# [DATASET EXCERPT]
___

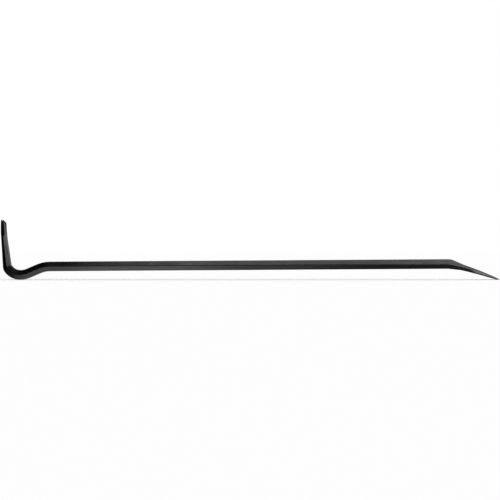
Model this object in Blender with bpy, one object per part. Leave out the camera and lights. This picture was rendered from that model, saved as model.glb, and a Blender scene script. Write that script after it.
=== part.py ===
"""A hexagonal crowbar forged in one piece: a slotted claw on a gooseneck at one end, a chisel at the other.

Sizes are in metres, +Z is up and +X points at the chisel.  The bar stands as it lies on a bench, on its heel
and its chisel edge with the claw up.  The origin is on the bench, below the middle of the bar's length.
"""

import math
from dataclasses import dataclass

import bmesh
import bpy
from mathutils import Matrix, Vector

# Overall sizes: the length along the shank, and the claw's tip above the heel, square to the shank
OVERALL_LENGTH = 1.000
HOOK_HEIGHT = 0.1208

# Rolled hexagonal stock, with flats above and below and a corner at each side.  A side corner is made of two
# halves, so its land is as wide as the rounding of both halves takes.
HEX_ACROSS_FLATS = 0.0194
HEX_SLOPE = math.pi / 6
CORNER_RADIUS = 0.0020
CORNER_LAND = 2 * CORNER_RADIUS * math.tan(HEX_SLOPE / 2)

# Gooseneck: the shank dips by NECK_ANGLE, then three arcs turn the bar up into the leg
NECK_ANGLE = math.radians(22.7)
NECK_RADIUS = 0.062
RUN_LENGTH = 0.0225
HEEL_ENTRY_ANGLE = math.radians(33.0)
HEEL_ENTRY_RADIUS = 0.0395
HEEL_RADIUS = 0.0277
HEEL_EXIT_ANGLE = math.radians(28.5)
HEEL_EXIT_RADIUS = 0.015
HEEL_EXIT_THICKNESS = 0.0182
LEG_LEAN = math.radians(5.6)
LEG_BASE_THICKNESS = 0.0154

# Claw: drawn thin and hammered wide, its sides ground flat and its tip bevelled on the inner side.  Each
# GROUND_OFF is how much wider the hammered hexagon is than the ground sides that follow it.
CLAW_LENGTH = 0.038
CLAW_CURL = math.radians(7.5)
CLAW_WIDTH = 0.0240
CLAW_GROUND_OFF = 0.0012
CLAW_BASE_THICKNESS = 0.0090
CLAW_TIP_THICKNESS = 0.0061
CLAW_SIDE_RUNOUT = 0.011
CLAW_CHAMFER = 0.0008
CLAW_CORNER_CUT = 0.0012
CLAW_CORNER_LENGTH = 0.004
CLAW_BEVEL = math.radians(42.0)
CLAW_TIP_LAND = 0.0006

# Nail slot: a V with a round root, whose edges are sunk on the inner side for the nail's head
SLOT_DEPTH = 0.028
SLOT_MOUTH_WIDTH = 0.0110
SLOT_ROOT_WIDTH = 0.0036
SLOT_SINK = 0.0012

# Chisel: bent down from the shank, hammered to a wedge and ground to a blunt edge
CHISEL_LENGTH = 0.099
CHISEL_BEND_ANGLE = math.radians(14.5)
CHISEL_BEND_RADIUS = 0.025
CHISEL_CURL = math.radians(7.0)
CHISEL_SHOULDER_LENGTH = 0.024
CHISEL_SHOULDER_THICKNESS = 0.0119
CHISEL_SIDE_LENGTH = 0.058
CHISEL_SIDE_RUNOUT = 0.010
CHISEL_SIDE_WIDTH = 0.0242
CHISEL_GROUND_OFF = 0.0008
CHISEL_EDGE_WIDTH = 0.0280
CHISEL_UPPER_CHAMFER = 0.0018
CHISEL_LOWER_CHAMFER = 0.0011
CHISEL_GRIND_LENGTH = 0.018
CHISEL_GRIND_THICKNESS = 0.0050
CHISEL_GRIND_CHAMFER = 0.0010
CHISEL_EDGE_THICKNESS = 0.0018
CHISEL_EDGE_CHAMFER = 0.0005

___

# [EXERCISE TASK]
Go through the listing and copy all of it exactly.

# [WRITTEN SOLUTION]
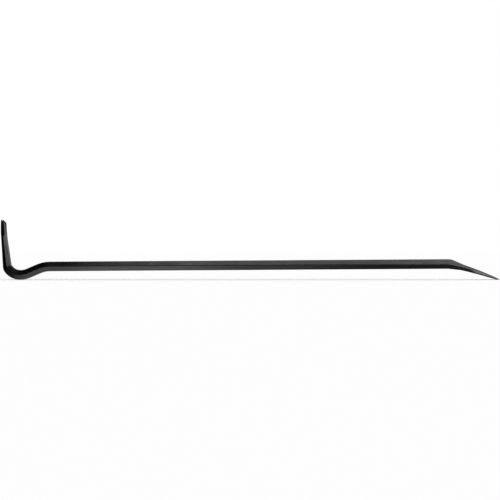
Model this object in Blender with bpy, one object per part. Leave out the camera and lights. This picture was rendered from that model, saved as model.glb, and a Blender scene script. Write that script after it.
=== part.py ===
"""A hexagonal crowbar forged in one piece: a slotted claw on a gooseneck at one end, a chisel at the other.

Sizes are in metres, +Z is up and +X points at the chisel.  The bar stands as it lies on a bench, on its heel
and its chisel edge with the claw up.  The origin is on the bench, below the middle of the bar's length.
"""

import math
from dataclasses import dataclass

import bmesh
import bpy
from mathutils import Matrix, Vector

# Overall sizes: the length along the shank, and the claw's tip above the heel, square to the shank
OVERALL_LENGTH = 1.000
HOOK_HEIGHT = 0.1208

# Rolled hexagonal stock, with flats above and below and a corner at each side.  A side corner is made of two
# halves, so its land is as wide as the rounding of both halves takes.
HEX_ACROSS_FLATS = 0.0194
HEX_SLOPE = math.pi / 6
CORNER_RADIUS = 0.0020
CORNER_LAND = 2 * CORNER_RADIUS * math.tan(HEX_SLOPE / 2)

# Gooseneck: the shank dips by NECK_ANGLE, then three arcs turn the bar up into the leg
NECK_ANGLE = math.radians(22.7)
NECK_RADIUS = 0.062
RUN_LENGTH = 0.0225
HEEL_ENTRY_ANGLE = math.radians(33.0)
HEEL_ENTRY_RADIUS = 0.0395
HEEL_RADIUS = 0.0277
HEEL_EXIT_ANGLE = math.radians(28.5)
HEEL_EXIT_RADIUS = 0.015
HEEL_EXIT_THICKNESS = 0.0182
LEG_LEAN = math.radians(5.6)
LEG_BASE_THICKNESS = 0.0154

# Claw: drawn thin and hammered wide, its sides ground flat and its tip bevelled on the inner side.  Each
# GROUND_OFF is how much wider the hammered hexagon is than the ground sides that follow it.
CLAW_LENGTH = 0.038
CLAW_CURL = math.radians(7.5)
CLAW_WIDTH = 0.0240
CLAW_GROUND_OFF = 0.0012
CLAW_BASE_THICKNESS = 0.0090
CLAW_TIP_THICKNESS = 0.0061
CLAW_SIDE_RUNOUT = 0.011
CLAW_CHAMFER = 0.0008
CLAW_CORNER_CUT = 0.0012
CLAW_CORNER_LENGTH = 0.004
CLAW_BEVEL = math.radians(42.0)
CLAW_TIP_LAND = 0.0006

# Nail slot: a V with a round root, whose edges are sunk on the inner side for the nail's head
SLOT_DEPTH = 0.028
SLOT_MOUTH_WIDTH = 0.0110
SLOT_ROOT_WIDTH = 0.0036
SLOT_SINK = 0.0012

# Chisel: bent down from the shank, hammered to a wedge and ground to a blunt edge
CHISEL_LENGTH = 0.099
CHISEL_BEND_ANGLE = math.radians(14.5)
CHISEL_BEND_RADIUS = 0.025
CHISEL_CURL = math.radians(7.0)
CHISEL_SHOULDER_LENGTH = 0.024
CHISEL_SHOULDER_THICKNESS = 0.0119
CHISEL_SIDE_LENGTH = 0.058
CHISEL_SIDE_RUNOUT = 0.010
CHISEL_SIDE_WIDTH = 0.0242
CHISEL_GROUND_OFF = 0.0008
CHISEL_EDGE_WIDTH = 0.0280
CHISEL_UPPER_CHAMFER = 0.0018
CHISEL_LOWER_CHAMFER = 0.0011
CHISEL_GRIND_LENGTH = 0.018
CHISEL_GRIND_THICKNESS = 0.0050
CHISEL_GRIND_CHAMFER = 0.0010
CHISEL_EDGE_THICKNESS = 0.0018
CHISEL_EDGE_CHAMFER = 0.0005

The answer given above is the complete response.